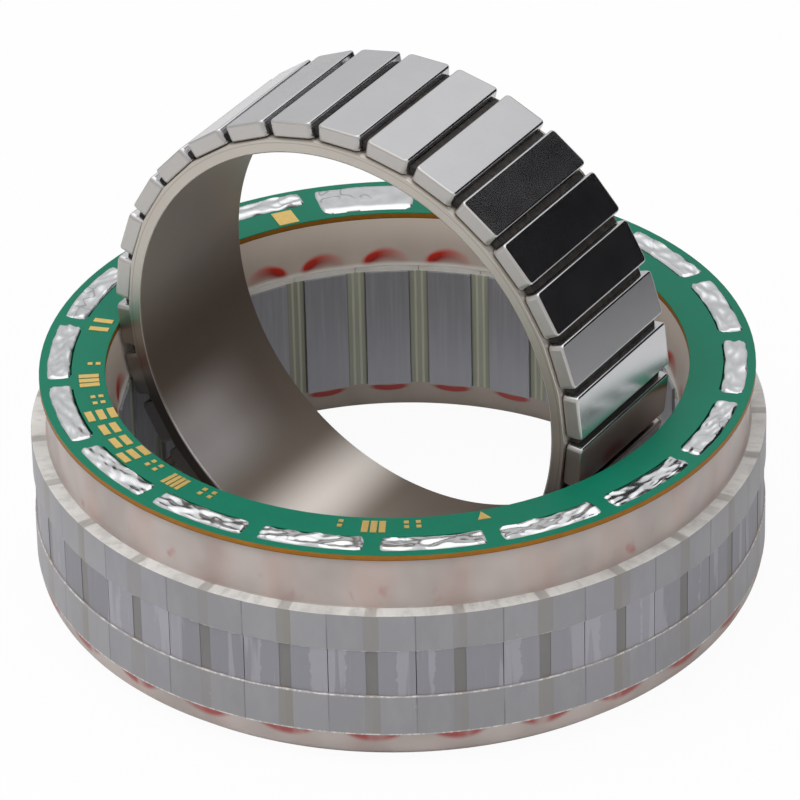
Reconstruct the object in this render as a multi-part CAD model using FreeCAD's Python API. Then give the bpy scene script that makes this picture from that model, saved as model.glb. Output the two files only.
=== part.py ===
import FreeCAD, Part
import math
import os

from FreeCAD import Vector

# Frameless ring motor, as a kit of two parts: a potted stator lying on its lower face,
# and a loose magnet rotor standing on edge in the stator's bore.
# Millimetres. Z is the stator's axis, z = 0 is the face it lies on, and the rotor's axis runs along Y.

# Stator core: one T-shaped stack of laminations for each tooth
slot_count = 27
bore_radius = 43.4
shoe_edge = 0.9
shoe_depth = 2.8
slot_depth = 6.85
yoke_thickness = 4.2
stack_bottom = 6.4
stack_height = 21.2
tooth_width = 5.0
slot_opening = 3.1
joint_gap = 0.12
groove_width = 1.8
groove_depth = 0.4
stator_clocking = -1.88

# Windings: one coil for each tooth, wired in three phases
phase_count = 3
coil_gap = 0.15
coil_web = 0.96
head_height = 3.4
saddle_height = 1.2
saddle_flange = 1.0
seat = 0.05

# Slot closing strips, the liner that shows between the shoes
strip_depth = 1.6
strip_recess = 0.4

# Potting: one casting round both winding heads and through the slots
film = 0.25
upper_band = 6.2
lower_band = 6.9
ledge_height = 0.1
ledge_width = 2.65
collar_lean = 0.35
collar_height = 8.8
foot_inset = 4.4
foot_setback = 4.3
foot_belly = 1.6

# Circuit ring with one window for each soldered joint
board_thickness = 1.0
board_overhang = 0.6
board_setback = 2.1
window_count = 18
window_rim = 1.3
window_depth = 3.8
window_spacing = 2.9
window_corner = 0.8
wide_window = 6
wide_window_rim = 1.2
solder_gap = 0.1
solder_rise = 0.4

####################

■ Short task: The lines to collect are those holding the string "FreeCAD"; copy them all.

■ Result for this exercise:
Reconstruct the object in this render as a multi-part CAD model using FreeCAD's Python API. Then give the bpy scene script that makes this picture from that model, saved as model.glb. Output the two files only.
import FreeCAD, Part
from FreeCAD import Vector